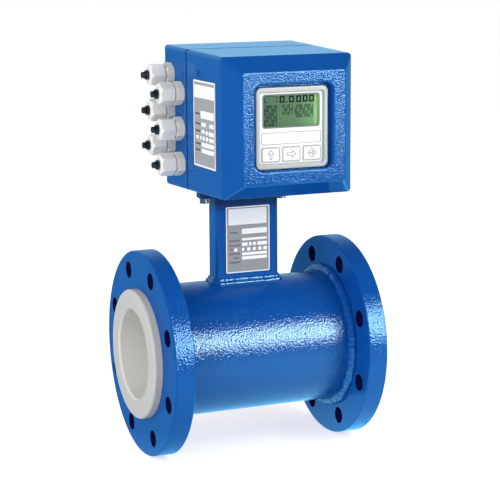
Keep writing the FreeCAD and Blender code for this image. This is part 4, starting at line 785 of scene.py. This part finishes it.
# Green display cell: yellow-green at its lit edge, duller to the left, slightly uneven.
cell_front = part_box("lcd_module")[0][1]
cell, tree = new_material("green_display_cell")
place = add(tree, "ShaderNodeTexCoord")
split = add(tree, "ShaderNodeSeparateXYZ", {0: place.outputs["Object"]})
across = add(tree, "ShaderNodeMapRange", {"Value": split.outputs["X"], "From Min": window_low[0],
                                          "From Max": window_high[0]})
tint = add(tree, "ShaderNodeValToRGB", {"Fac": across.outputs[0]})
ramp = tint.color_ramp
ramp.elements[0].position = 0.0
ramp.elements[0].color = linear("#567A62")
ramp.elements[1].position = 1.0
ramp.elements[1].color = linear("#C4F6A6")
for position, colour in ((0.30, "#62855F"), (0.60, "#688B64"), (0.90, "#7DB07E"), (0.95, "#B6EC9E")):
    stop = ramp.elements.new(position)
    stop.color = linear(colour)
blotch = add(tree, "ShaderNodeTexNoise", {"Vector": place.outputs["Object"], "Scale": frequency(5),
                                          "Detail": 2.0})
uneven = add(tree, "ShaderNodeMapRange", {"Value": blotch.outputs["Fac"], "To Min": 0.86, "To Max": 1.1})
backlit = add(tree, "ShaderNodeVectorMath", {0: tint.outputs["Color"], "Scale": uneven.outputs[0]},
              operation="SCALE")
cell_body = add(tree, "ShaderNodeBsdfPrincipled", {"Base Color": backlit.outputs[0], "Roughness": 0.6,
                                                   "Specular IOR Level": 0.1})
add(tree, "ShaderNodeOutputMaterial", {"Surface": cell_body.outputs[0]})
dress(cell, "lcd_module")

segment_ink = plain_plastic("liquid_crystal_segments", "#141C16", "#1C261F", 0.6, 1.0, 0.005, level=0.1)
cell_plane = Plane(((window_low[0] + window_high[0]) / 2, cell_front,
                    (window_low[2] + window_high[2]) / 2), (1, 0, 0), (0, 0, 1))
SEGMENTS = {"top": (0, 1, 1, 1), "upper_left": (0, 0.5, 0, 1), "upper_right": (1, 0.5, 1, 1),
            "middle": (0, 0.5, 1, 0.5), "lower_left": (0, 0, 0, 0.5), "lower_right": (1, 0, 1, 0.5),
            "bottom": (0, 0, 1, 0)}
ZERO = ("top", "upper_left", "upper_right", "lower_left", "lower_right", "bottom")
ONE = ("upper_right", "lower_right")
ink_lift = 0.004
ink_thickness = 0.02
figures = bmesh.new()


def add_figure(mesh, lit, u, v, width, height, stroke):
    """One figure of straight segments, its lower left corner at (u, v)."""
    for name in lit:
        a, b, c, d = SEGMENTS[name]
        u0 = u + a * width
        v0 = v + b * height
        u1 = u + c * width
        v1 = v + d * height
        half = stroke / 2
        add_slab(mesh, cell_plane, [(u0 - half, v0 - half), (u1 + half, v0 - half),
                                    (u1 + half, v1 + half), (u0 - half, v1 + half)],
                 ink_lift, ink_thickness)


# Five large figures with a point and a colon, then three blocks of small ones.
for u in (-11.15, -0.55, 7.5, 14.95, 22.25):
    add_figure(figures, ZERO, u, 8.95, 4.0, 5.4, 1.7)
add_slab(figures, cell_plane, rounded(-5.3, 8.1, -3.5, 9.8, 0.2), ink_lift, ink_thickness)
for v in (9.0, 12.6):
    add_slab(figures, cell_plane, rounded(-15.6, v, -14.0, v + 1.6, 0.2), ink_lift, ink_thickness)
add_figure(figures, ("upper_left", "lower_left", "bottom"), -28.8, 9.2, 2.6, 3.6, 0.9)
for row in range(6):
    for place_number in range(5):
        add_figure(figures, ZERO if (row + place_number) % 3 else ONE,
                   -28.8 + place_number * 2.9, 3.4 - row * 3.7, 1.6, 2.2, 0.75)
for row in range(3):
    for place_number in range(4):
        add_figure(figures, ONE if (row + place_number) % 2 else ZERO,
                   -8.5 + place_number * 3.0, 3.4 - row * 3.7, 1.7, 2.4, 0.7)
for row in range(4):
    for place_number in range(7):
        add_figure(figures, ZERO if (row * 2 + place_number) % 3 else ONE,
                   5.4 + place_number * 3.1, 3.0 - row * 3.4, 1.7, 2.2, 0.7)
finish_print("display_figures", figures, segment_ink, "meter")


# ---- Field coils, iron and inner fittings ----------------------------------------------------
# Enamelled copper windings on soft-iron shoes, closed by a sheet-iron ring, with white
# acetal bushes round the electrodes: all sealed in under the shell.
dress(plain_plastic("enamelled_copper_wire", "#7A3B14", "#9A5320", 0.3, 0.8, 0.08, metal=0.6),
      "coil_upper", "coil_lower", "transformer")
dress(turned_steel("annealed_soft_iron", "#5C5D60", 0.5, 2.0), "pole_shoe_upper", "pole_shoe_lower",
      "magnetic_yoke")
dress(plain_plastic("white_acetal", "#DDDDDA", "#E8E8E5", 0.35, 1.0, 0.02), "electrode_insulators")


# ---- Electronics -----------------------------------------------------------------------------
# Green glass-fibre boards on brass pillars, with moulded terminals and capacitors, a plain
# aluminium partition and a grey silicone key mat.
dress(plain_plastic("glass_fibre_board", "#0C3A20", "#12502C", 0.35, 0.8, 0.02), "display_board",
      "main_board", "power_board", "terminal_board")
dress(plain_plastic("moulded_components", "#1B3B28", "#244A33", 0.45, 1.0, 0.02),
      "smoothing_capacitors", "terminal_blocks")
dress(turned_steel("brass_pillar_stock", "#B08D4A", 0.3, 1.0), "board_standoffs")
dress(turned_steel("plain_aluminium_sheet", "#B9BBBE", 0.4, 2.0), "partition_sheet")
dress(plain_plastic("grey_silicone", "#9A9A9A", "#A8A8A8", 0.6, 1.0, 0.02), "key_dome_mat")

....

- **Goal**
Return each line of the data exactly as written above.

- **Correct response**
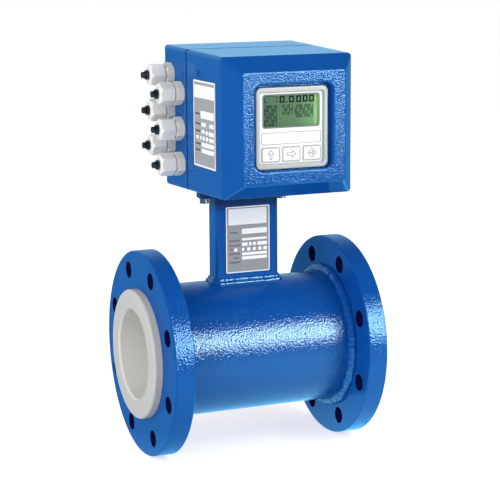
Keep writing the FreeCAD and Blender code for this image. This is part 4, starting at line 785 of scene.py. This part finishes it.
# Green display cell: yellow-green at its lit edge, duller to the left, slightly uneven.
cell_front = part_box("lcd_module")[0][1]
cell, tree = new_material("green_display_cell")
place = add(tree, "ShaderNodeTexCoord")
split = add(tree, "ShaderNodeSeparateXYZ", {0: place.outputs["Object"]})
across = add(tree, "ShaderNodeMapRange", {"Value": split.outputs["X"], "From Min": window_low[0],
                                          "From Max": window_high[0]})
tint = add(tree, "ShaderNodeValToRGB", {"Fac": across.outputs[0]})
ramp = tint.color_ramp
ramp.elements[0].position = 0.0
ramp.elements[0].color = linear("#567A62")
ramp.elements[1].position = 1.0
ramp.elements[1].color = linear("#C4F6A6")
for position, colour in ((0.30, "#62855F"), (0.60, "#688B64"), (0.90, "#7DB07E"), (0.95, "#B6EC9E")):
    stop = ramp.elements.new(position)
    stop.color = linear(colour)
blotch = add(tree, "ShaderNodeTexNoise", {"Vector": place.outputs["Object"], "Scale": frequency(5),
                                          "Detail": 2.0})
uneven = add(tree, "ShaderNodeMapRange", {"Value": blotch.outputs["Fac"], "To Min": 0.86, "To Max": 1.1})
backlit = add(tree, "ShaderNodeVectorMath", {0: tint.outputs["Color"], "Scale": uneven.outputs[0]},
              operation="SCALE")
cell_body = add(tree, "ShaderNodeBsdfPrincipled", {"Base Color": backlit.outputs[0], "Roughness": 0.6,
                                                   "Specular IOR Level": 0.1})
add(tree, "ShaderNodeOutputMaterial", {"Surface": cell_body.outputs[0]})
dress(cell, "lcd_module")

segment_ink = plain_plastic("liquid_crystal_segments", "#141C16", "#1C261F", 0.6, 1.0, 0.005, level=0.1)
cell_plane = Plane(((window_low[0] + window_high[0]) / 2, cell_front,
                    (window_low[2] + window_high[2]) / 2), (1, 0, 0), (0, 0, 1))
SEGMENTS = {"top": (0, 1, 1, 1), "upper_left": (0, 0.5, 0, 1), "upper_right": (1, 0.5, 1, 1),
            "middle": (0, 0.5, 1, 0.5), "lower_left": (0, 0, 0, 0.5), "lower_right": (1, 0, 1, 0.5),
            "bottom": (0, 0, 1, 0)}
ZERO = ("top", "upper_left", "upper_right", "lower_left", "lower_right", "bottom")
ONE = ("upper_right", "lower_right")
ink_lift = 0.004
ink_thickness = 0.02
figures = bmesh.new()


def add_figure(mesh, lit, u, v, width, height, stroke):
    """One figure of straight segments, its lower left corner at (u, v)."""
    for name in lit:
        a, b, c, d = SEGMENTS[name]
        u0 = u + a * width
        v0 = v + b * height
        u1 = u + c * width
        v1 = v + d * height
        half = stroke / 2
        add_slab(mesh, cell_plane, [(u0 - half, v0 - half), (u1 + half, v0 - half),
                                    (u1 + half, v1 + half), (u0 - half, v1 + half)],
                 ink_lift, ink_thickness)


# Five large figures with a point and a colon, then three blocks of small ones.
for u in (-11.15, -0.55, 7.5, 14.95, 22.25):
    add_figure(figures, ZERO, u, 8.95, 4.0, 5.4, 1.7)
add_slab(figures, cell_plane, rounded(-5.3, 8.1, -3.5, 9.8, 0.2), ink_lift, ink_thickness)
for v in (9.0, 12.6):
    add_slab(figures, cell_plane, rounded(-15.6, v, -14.0, v + 1.6, 0.2), ink_lift, ink_thickness)
add_figure(figures, ("upper_left", "lower_left", "bottom"), -28.8, 9.2, 2.6, 3.6, 0.9)
for row in range(6):
    for place_number in range(5):
        add_figure(figures, ZERO if (row + place_number) % 3 else ONE,
                   -28.8 + place_number * 2.9, 3.4 - row * 3.7, 1.6, 2.2, 0.75)
for row in range(3):
    for place_number in range(4):
        add_figure(figures, ONE if (row + place_number) % 2 else ZERO,
                   -8.5 + place_number * 3.0, 3.4 - row * 3.7, 1.7, 2.4, 0.7)
for row in range(4):
    for place_number in range(7):
        add_figure(figures, ZERO if (row * 2 + place_number) % 3 else ONE,
                   5.4 + place_number * 3.1, 3.0 - row * 3.4, 1.7, 2.2, 0.7)
finish_print("display_figures", figures, segment_ink, "meter")


# ---- Field coils, iron and inner fittings ----------------------------------------------------
# Enamelled copper windings on soft-iron shoes, closed by a sheet-iron ring, with white
# acetal bushes round the electrodes: all sealed in under the shell.
dress(plain_plastic("enamelled_copper_wire", "#7A3B14", "#9A5320", 0.3, 0.8, 0.08, metal=0.6),
      "coil_upper", "coil_lower", "transformer")
dress(turned_steel("annealed_soft_iron", "#5C5D60", 0.5, 2.0), "pole_shoe_upper", "pole_shoe_lower",
      "magnetic_yoke")
dress(plain_plastic("white_acetal", "#DDDDDA", "#E8E8E5", 0.35, 1.0, 0.02), "electrode_insulators")


# ---- Electronics -----------------------------------------------------------------------------
# Green glass-fibre boards on brass pillars, with moulded terminals and capacitors, a plain
# aluminium partition and a grey silicone key mat.
dress(plain_plastic("glass_fibre_board", "#0C3A20", "#12502C", 0.35, 0.8, 0.02), "display_board",
      "main_board", "power_board", "terminal_board")
dress(plain_plastic("moulded_components", "#1B3B28", "#244A33", 0.45, 1.0, 0.02),
      "smoothing_capacitors", "terminal_blocks")
dress(turned_steel("brass_pillar_stock", "#B08D4A", 0.3, 1.0), "board_standoffs")
dress(turned_steel("plain_aluminium_sheet", "#B9BBBE", 0.4, 2.0), "partition_sheet")
dress(plain_plastic("grey_silicone", "#9A9A9A", "#A8A8A8", 0.6, 1.0, 0.02), "key_dome_mat")